▸ **WRITTEN PROBLEM**:
State how many lines of the listing below include the word "code". Give only the number.

▸ **RAW RECORDS**:
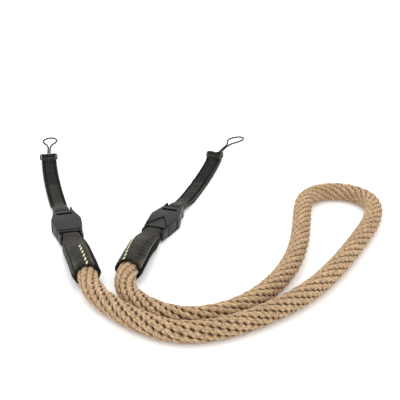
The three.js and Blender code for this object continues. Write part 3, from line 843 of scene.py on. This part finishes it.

...

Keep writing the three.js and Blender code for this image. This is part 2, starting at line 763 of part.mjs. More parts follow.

* * *

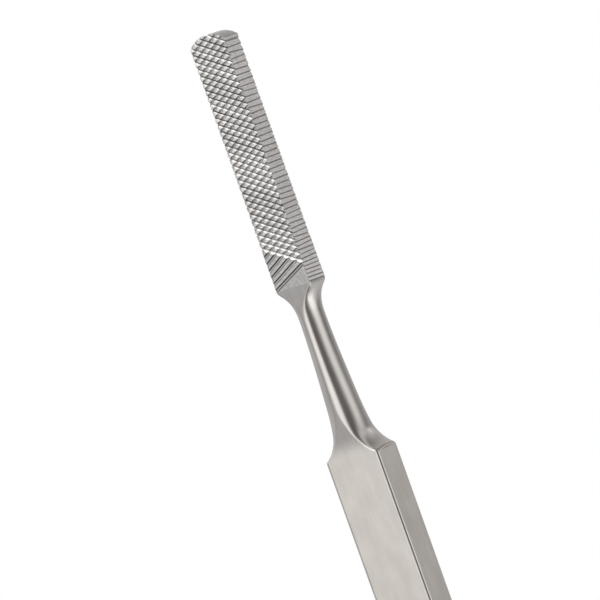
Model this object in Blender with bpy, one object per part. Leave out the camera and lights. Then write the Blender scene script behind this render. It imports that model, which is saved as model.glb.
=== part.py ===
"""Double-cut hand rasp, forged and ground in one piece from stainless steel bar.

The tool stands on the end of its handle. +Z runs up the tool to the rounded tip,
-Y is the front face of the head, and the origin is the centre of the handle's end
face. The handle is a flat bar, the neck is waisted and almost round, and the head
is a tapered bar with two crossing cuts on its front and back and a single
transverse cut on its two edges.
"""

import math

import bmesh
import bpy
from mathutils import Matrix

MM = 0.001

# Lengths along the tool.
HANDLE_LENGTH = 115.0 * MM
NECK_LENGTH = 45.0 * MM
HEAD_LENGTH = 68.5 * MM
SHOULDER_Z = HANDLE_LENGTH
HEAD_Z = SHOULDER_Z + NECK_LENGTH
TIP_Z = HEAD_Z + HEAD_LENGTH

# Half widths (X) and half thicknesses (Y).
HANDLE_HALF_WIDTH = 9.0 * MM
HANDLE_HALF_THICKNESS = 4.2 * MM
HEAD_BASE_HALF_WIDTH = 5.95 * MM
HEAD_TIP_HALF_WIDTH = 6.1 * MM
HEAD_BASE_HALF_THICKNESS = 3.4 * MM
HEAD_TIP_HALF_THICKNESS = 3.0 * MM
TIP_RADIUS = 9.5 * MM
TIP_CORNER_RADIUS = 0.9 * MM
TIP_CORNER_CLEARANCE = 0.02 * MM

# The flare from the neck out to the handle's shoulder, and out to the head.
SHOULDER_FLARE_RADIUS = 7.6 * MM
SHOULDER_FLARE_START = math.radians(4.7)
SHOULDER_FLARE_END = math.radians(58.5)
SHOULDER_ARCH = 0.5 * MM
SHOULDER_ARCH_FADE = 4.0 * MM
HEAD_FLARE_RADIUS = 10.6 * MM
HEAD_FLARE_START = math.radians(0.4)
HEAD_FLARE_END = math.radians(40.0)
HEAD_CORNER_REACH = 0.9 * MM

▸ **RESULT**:
2